Thankfully, I am not currently in a moderator position! I am a burnt
out Senior System Administrator who contributes to MacPorts because it
feels as if it is giving back to a community that can use the help.
Honestly, despite my decades of expertise, it could use a lot more
help than I can currently provide given my own limited resources and
current financial and living conditions. Skills only go so far, some
things require, time, money, hardware and good will.

Gagan, I think you've exhausted Ken's good will and it is really
upsetting to see. Dismissing other macports-dev@ readers as "audience"
is diminishing as well; this isn't the macports-users@ mailing list,
after all. I don't even have the wherewithal to subscribe to that
personally at the moment; "I don't have sufficient spoons" for that
and as someone who doesn't tend to mince words, the fact that I am
taking time out of my hellish existence to even reply now is not a
good sign.
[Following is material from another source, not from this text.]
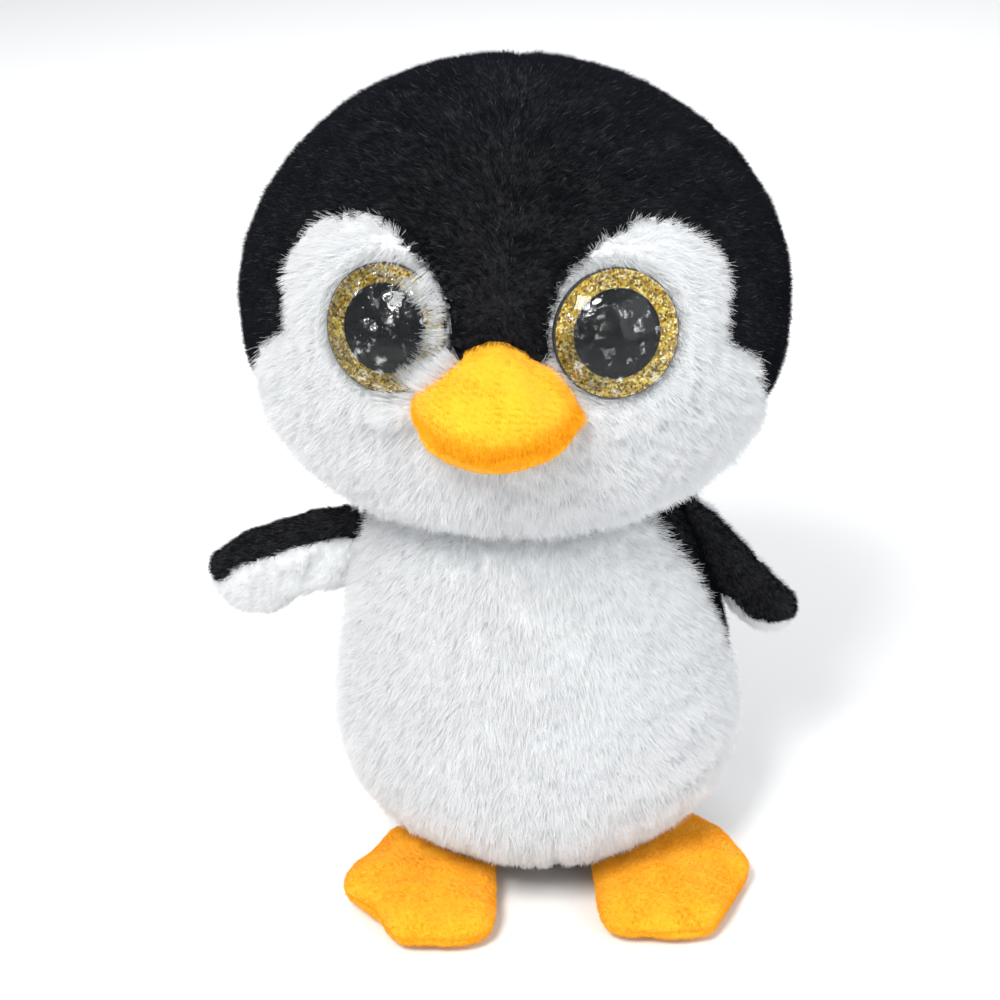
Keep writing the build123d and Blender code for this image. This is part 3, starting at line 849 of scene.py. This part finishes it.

If you expect me, or others to ever hold you with a shred
of respect or esteem, I think you are going to need to do a lot more
than that underwhelming apology.

As a native American English speaker, here's me being charitably
generous to you: we spell the word: "apologize" not "apologise" please
consult a lexicon or dictionary and act accordingly. Apple is, like
me, based in California. We don't abide by the "King's English" here,
monarchies and their colonialism are not to be respected; and if you
want to open that can of worms, be ready for a lot more nit picking.